» **Task brief**: State how many lines of the data contain the word "bodies", and write nothing besides the number.

» **Data provided**:

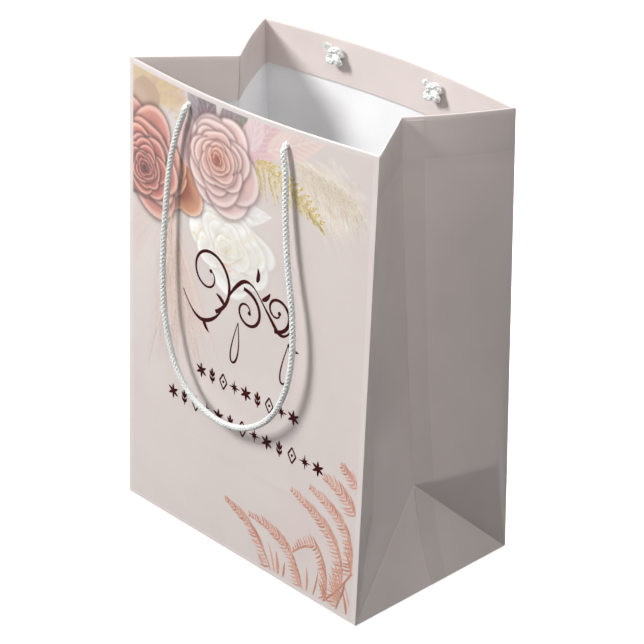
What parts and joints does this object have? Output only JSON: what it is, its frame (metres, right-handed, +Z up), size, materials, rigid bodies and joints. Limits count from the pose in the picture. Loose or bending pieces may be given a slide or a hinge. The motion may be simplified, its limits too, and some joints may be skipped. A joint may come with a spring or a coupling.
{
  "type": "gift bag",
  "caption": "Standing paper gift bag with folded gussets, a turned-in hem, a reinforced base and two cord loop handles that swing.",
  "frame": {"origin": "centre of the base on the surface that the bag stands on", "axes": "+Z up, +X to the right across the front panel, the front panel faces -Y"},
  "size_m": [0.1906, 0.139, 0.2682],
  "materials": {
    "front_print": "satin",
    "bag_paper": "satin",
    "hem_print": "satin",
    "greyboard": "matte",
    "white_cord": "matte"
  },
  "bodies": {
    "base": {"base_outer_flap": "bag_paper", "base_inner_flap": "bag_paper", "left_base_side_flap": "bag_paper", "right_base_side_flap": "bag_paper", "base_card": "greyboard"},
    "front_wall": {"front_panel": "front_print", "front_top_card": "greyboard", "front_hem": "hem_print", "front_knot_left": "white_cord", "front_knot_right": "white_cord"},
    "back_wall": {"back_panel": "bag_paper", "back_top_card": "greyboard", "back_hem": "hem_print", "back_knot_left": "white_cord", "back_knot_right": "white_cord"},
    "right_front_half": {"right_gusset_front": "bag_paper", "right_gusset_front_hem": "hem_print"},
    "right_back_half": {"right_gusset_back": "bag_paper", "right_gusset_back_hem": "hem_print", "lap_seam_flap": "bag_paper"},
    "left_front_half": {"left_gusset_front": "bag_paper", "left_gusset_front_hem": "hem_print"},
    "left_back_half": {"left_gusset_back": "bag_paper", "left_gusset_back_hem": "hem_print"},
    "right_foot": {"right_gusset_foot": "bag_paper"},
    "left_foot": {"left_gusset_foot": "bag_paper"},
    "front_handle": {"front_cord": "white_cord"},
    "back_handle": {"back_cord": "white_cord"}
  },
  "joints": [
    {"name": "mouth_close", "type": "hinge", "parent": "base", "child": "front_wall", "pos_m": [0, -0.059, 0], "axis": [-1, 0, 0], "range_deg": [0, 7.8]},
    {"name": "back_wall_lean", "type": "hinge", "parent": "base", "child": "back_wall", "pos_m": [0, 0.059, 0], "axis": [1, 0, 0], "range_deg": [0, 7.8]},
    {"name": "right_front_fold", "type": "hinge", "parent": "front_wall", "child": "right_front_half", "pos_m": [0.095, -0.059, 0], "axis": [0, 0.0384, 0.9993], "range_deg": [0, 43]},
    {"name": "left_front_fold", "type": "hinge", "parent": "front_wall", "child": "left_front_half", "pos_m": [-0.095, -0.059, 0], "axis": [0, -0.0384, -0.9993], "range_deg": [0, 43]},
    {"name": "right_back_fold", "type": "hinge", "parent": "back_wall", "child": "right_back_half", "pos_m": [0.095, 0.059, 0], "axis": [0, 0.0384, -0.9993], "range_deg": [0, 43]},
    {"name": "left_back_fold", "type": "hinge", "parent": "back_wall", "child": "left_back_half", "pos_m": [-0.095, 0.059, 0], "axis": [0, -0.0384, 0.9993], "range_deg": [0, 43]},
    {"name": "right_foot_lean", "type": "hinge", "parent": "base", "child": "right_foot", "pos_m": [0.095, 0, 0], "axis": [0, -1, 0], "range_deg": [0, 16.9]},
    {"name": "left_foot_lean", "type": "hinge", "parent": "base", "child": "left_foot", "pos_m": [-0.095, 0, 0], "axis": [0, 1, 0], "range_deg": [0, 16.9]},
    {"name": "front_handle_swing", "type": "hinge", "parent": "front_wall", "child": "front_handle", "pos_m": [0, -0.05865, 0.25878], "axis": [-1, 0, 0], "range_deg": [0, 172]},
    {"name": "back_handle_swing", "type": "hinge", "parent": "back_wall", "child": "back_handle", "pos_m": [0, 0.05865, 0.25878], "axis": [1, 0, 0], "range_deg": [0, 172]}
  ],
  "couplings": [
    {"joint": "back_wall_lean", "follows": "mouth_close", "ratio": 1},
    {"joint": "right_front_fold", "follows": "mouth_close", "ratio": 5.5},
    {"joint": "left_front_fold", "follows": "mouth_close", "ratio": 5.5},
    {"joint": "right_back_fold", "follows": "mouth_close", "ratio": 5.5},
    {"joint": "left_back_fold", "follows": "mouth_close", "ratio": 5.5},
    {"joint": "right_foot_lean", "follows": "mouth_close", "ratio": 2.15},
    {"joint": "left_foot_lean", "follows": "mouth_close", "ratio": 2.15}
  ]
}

» **Correct response**: 2